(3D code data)
━━━━

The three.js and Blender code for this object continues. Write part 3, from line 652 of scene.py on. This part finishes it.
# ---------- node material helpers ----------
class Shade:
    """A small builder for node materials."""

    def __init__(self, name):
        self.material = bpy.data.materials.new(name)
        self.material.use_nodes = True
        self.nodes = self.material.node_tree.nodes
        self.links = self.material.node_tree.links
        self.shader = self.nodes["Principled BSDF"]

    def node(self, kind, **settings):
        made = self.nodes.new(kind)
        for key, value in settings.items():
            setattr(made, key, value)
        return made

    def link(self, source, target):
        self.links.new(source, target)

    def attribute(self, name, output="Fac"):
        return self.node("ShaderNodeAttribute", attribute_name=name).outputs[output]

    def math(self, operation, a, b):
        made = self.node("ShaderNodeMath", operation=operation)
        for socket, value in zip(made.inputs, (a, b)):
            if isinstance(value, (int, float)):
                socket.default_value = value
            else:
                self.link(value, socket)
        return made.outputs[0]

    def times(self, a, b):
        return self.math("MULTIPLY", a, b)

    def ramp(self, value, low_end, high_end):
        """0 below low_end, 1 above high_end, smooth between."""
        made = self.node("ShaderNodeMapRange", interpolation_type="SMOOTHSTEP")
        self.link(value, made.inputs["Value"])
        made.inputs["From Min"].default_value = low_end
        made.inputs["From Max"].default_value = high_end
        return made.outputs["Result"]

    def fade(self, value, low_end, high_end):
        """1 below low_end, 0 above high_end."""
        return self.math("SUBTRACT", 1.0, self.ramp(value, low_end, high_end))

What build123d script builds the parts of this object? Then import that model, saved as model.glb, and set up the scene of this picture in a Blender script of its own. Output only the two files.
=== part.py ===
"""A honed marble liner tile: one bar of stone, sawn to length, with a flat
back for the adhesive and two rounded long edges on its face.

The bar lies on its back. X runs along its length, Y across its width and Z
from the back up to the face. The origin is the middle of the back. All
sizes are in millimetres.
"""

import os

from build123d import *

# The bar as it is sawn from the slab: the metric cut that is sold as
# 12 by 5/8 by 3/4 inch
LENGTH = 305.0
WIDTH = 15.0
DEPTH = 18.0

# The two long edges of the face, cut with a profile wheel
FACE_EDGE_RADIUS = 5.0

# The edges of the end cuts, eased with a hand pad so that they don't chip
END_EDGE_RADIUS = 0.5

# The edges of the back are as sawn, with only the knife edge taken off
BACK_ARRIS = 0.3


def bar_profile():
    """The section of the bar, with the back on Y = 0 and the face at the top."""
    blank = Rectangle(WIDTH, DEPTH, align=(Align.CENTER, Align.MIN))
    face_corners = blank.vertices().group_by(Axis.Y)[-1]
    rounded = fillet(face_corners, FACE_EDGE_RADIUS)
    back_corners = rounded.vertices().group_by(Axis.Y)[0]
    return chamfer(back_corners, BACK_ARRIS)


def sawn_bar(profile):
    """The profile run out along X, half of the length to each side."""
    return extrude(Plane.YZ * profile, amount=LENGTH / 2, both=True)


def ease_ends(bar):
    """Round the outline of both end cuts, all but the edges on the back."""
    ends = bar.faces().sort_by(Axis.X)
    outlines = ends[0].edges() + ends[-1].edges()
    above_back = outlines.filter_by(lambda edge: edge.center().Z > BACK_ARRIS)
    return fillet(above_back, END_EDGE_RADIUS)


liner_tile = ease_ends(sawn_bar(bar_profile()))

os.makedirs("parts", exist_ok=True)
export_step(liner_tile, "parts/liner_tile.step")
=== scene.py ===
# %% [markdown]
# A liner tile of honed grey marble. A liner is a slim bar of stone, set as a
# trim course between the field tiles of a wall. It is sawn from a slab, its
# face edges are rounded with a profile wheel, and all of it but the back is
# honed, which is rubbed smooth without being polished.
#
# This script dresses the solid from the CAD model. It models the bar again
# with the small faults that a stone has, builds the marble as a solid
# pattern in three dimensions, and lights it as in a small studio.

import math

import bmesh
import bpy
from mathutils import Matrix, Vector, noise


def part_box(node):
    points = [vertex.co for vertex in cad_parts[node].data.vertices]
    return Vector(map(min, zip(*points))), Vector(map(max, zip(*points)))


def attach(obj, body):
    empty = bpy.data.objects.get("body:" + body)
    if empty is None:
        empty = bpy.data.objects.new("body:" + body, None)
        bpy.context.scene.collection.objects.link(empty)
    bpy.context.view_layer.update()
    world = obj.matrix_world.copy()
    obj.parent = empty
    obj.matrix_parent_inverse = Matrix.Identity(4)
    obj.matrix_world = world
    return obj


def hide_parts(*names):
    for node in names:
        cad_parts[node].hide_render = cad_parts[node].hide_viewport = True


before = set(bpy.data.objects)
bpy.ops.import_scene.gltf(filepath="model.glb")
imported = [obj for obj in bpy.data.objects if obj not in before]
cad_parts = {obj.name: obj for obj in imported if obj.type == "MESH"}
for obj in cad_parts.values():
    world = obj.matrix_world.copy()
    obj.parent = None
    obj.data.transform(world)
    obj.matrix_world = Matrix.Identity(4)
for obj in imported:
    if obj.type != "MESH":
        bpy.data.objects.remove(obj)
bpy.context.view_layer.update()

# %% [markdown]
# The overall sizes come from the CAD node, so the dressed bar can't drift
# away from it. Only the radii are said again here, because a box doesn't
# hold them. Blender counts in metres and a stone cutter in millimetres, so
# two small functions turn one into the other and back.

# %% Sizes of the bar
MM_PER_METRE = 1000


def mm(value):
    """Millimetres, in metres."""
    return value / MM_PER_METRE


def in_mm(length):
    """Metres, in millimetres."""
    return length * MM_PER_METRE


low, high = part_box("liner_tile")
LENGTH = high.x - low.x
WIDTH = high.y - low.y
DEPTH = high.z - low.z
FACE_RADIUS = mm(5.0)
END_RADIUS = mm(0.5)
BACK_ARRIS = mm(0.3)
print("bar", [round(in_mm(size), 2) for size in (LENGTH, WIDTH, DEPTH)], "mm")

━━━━

WORK REQUIRED
Identify each line holding the string "three", and copy it out.

EXERCISE OUTPUT
The three.js and Blender code for this object continues. Write part 3, from line 652 of scene.py on. This part finishes it.
# pattern in three dimensions, and lights it as in a small studio.